* **Prompt**:
Only the lines from the first one through the line with "bpy.context.scene.collection.objects.link(table)" should be printed, exactly as they appear.

* BEGIN *

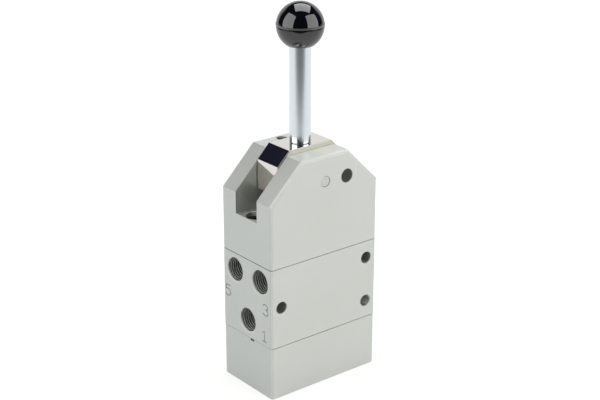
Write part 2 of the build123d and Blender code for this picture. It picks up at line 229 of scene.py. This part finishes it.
table_mesh = bpy.data.meshes.new("table")
bm = bmesh.new()
bmesh.ops.create_grid(bm, x_segments=1, y_segments=1, size=1)
bmesh.ops.scale(bm, vec=(table_half_width, table_depth / 2, 1), verts=bm.verts)
bmesh.ops.translate(bm, vec=(0, table_depth / 2 - table_front, 0), verts=bm.verts)
bmesh.ops.rotate(bm, matrix=Matrix.Rotation(camera_azimuth, 3, "Z"), verts=bm.verts)
bm.to_mesh(table_mesh)
bm.free()
table = bpy.data.objects.new("table", table_mesh)
table_mesh.materials.append(table_material)
bpy.context.scene.collection.objects.link(table)


# Three blocks
# Sawn from aluminium bar, milled, finely blasted and clear anodised: a pale satin grey with the
# edges lightly broken. The ends carry painted shade: their colour is made a shade darker. The
# rounded edges take most of the blast, so they are the dullest.
def start_material(name):
    """New empty node material."""
    material = bpy.data.materials.new(name)
    material.use_nodes = True
    material.node_tree.nodes.clear()
    return material, material.node_tree


def finish_with(material, *names):
    """Give CAD nodes their finish in place of the plain one."""
    for name in names:
        nodes[name].data.materials.clear()
        nodes[name].data.materials.append(material)


def break_edges(piece, width):
    """Merge the piece's triangles and round its sharp edges."""
    weld = piece.modifiers.new("weld", "WELD")
    weld.merge_threshold = 0.0005 * MM
    flats = piece.modifiers.new("flats", "DECIMATE")
    flats.decimate_type = "DISSOLVE"
    flats.angle_limit = radians(0.2)
    bevel = piece.modifiers.new("broken edges", "BEVEL")
    bevel.width = width
    bevel.segments = 2
    bevel.limit_method = "ANGLE"
    bevel.angle_limit = radians(30)


def keep_flats_flat(piece):
    """Let the large faces decide the shading, and the narrow ones turn from one to the next."""
    shading = piece.modifiers.new("flat faces", "WEIGHTED_NORMAL")
    shading.mode = "FACE_AREA"
    shading.weight = 100
    for polygon in piece.data.polygons:
        polygon.use_smooth = True


def facing_y(tree, start, full):
    """0 where the Y of the normal is up to start in size, rising to 1 where it is full or more."""
    normal = add_node(tree, "ShaderNodeTexCoord").outputs["Normal"]
    along_y = add_node(tree, "ShaderNodeSeparateXYZ", {0: normal}).outputs["Y"]
    size = add_node(tree, "ShaderNodeMath", {0: along_y}, operation="ABSOLUTE").outputs[0]
    return add_node(
        tree, "ShaderNodeMapRange", {"Value": size, "From Min": start, "From Max": full}
    ).outputs["Result"]


# The bath leaves soft patches about 36 mm wide. The blasted grain, 0.3 mm here, is drawn coarser
# than it is, so that it shows.
anodised, tree = start_material("satin anodised aluminium")
place = add_node(tree, "ShaderNodeTexCoord").outputs["Object"]
tone = add_node(
    tree, "ShaderNodeTexNoise", {"Vector": place, "Scale": 0.028 / MM, "Detail": 3.0}
).outputs["Fac"]
grain = add_node(
    tree, "ShaderNodeTexNoise", {"Vector": place, "Scale": 3.2 / MM, "Detail": 2.0}
).outputs["Fac"]
colour = add_node(
    tree, "ShaderNodeMix", {0: tone, 6: linear("#bfc3bd"), 7: linear("#c8cac5")}, data_type="RGBA"
).outputs[2]
# Painted shade: the colour of the end faces is multiplied a shade darker.
painted_end_shade_fade = (35.45 * MM, 35.6 * MM)
painted_end_shade = (0.86, 0.87, 0.885, 1)
along = add_node(tree, "ShaderNodeSeparateXYZ", {0: place}).outputs["X"]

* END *

* **Response below**:
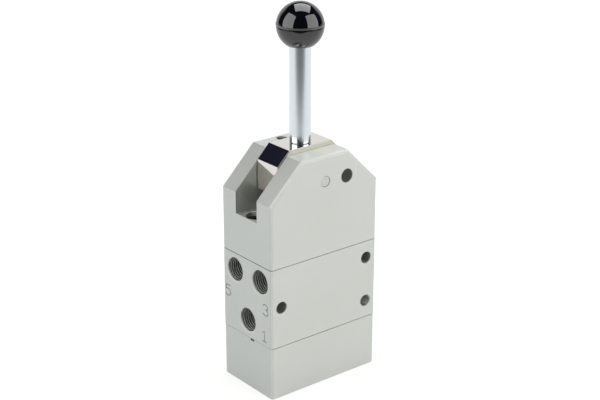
Write part 2 of the build123d and Blender code for this picture. It picks up at line 229 of scene.py. This part finishes it.
table_mesh = bpy.data.meshes.new("table")
bm = bmesh.new()
bmesh.ops.create_grid(bm, x_segments=1, y_segments=1, size=1)
bmesh.ops.scale(bm, vec=(table_half_width, table_depth / 2, 1), verts=bm.verts)
bmesh.ops.translate(bm, vec=(0, table_depth / 2 - table_front, 0), verts=bm.verts)
bmesh.ops.rotate(bm, matrix=Matrix.Rotation(camera_azimuth, 3, "Z"), verts=bm.verts)
bm.to_mesh(table_mesh)
bm.free()
table = bpy.data.objects.new("table", table_mesh)
table_mesh.materials.append(table_material)
bpy.context.scene.collection.objects.link(table)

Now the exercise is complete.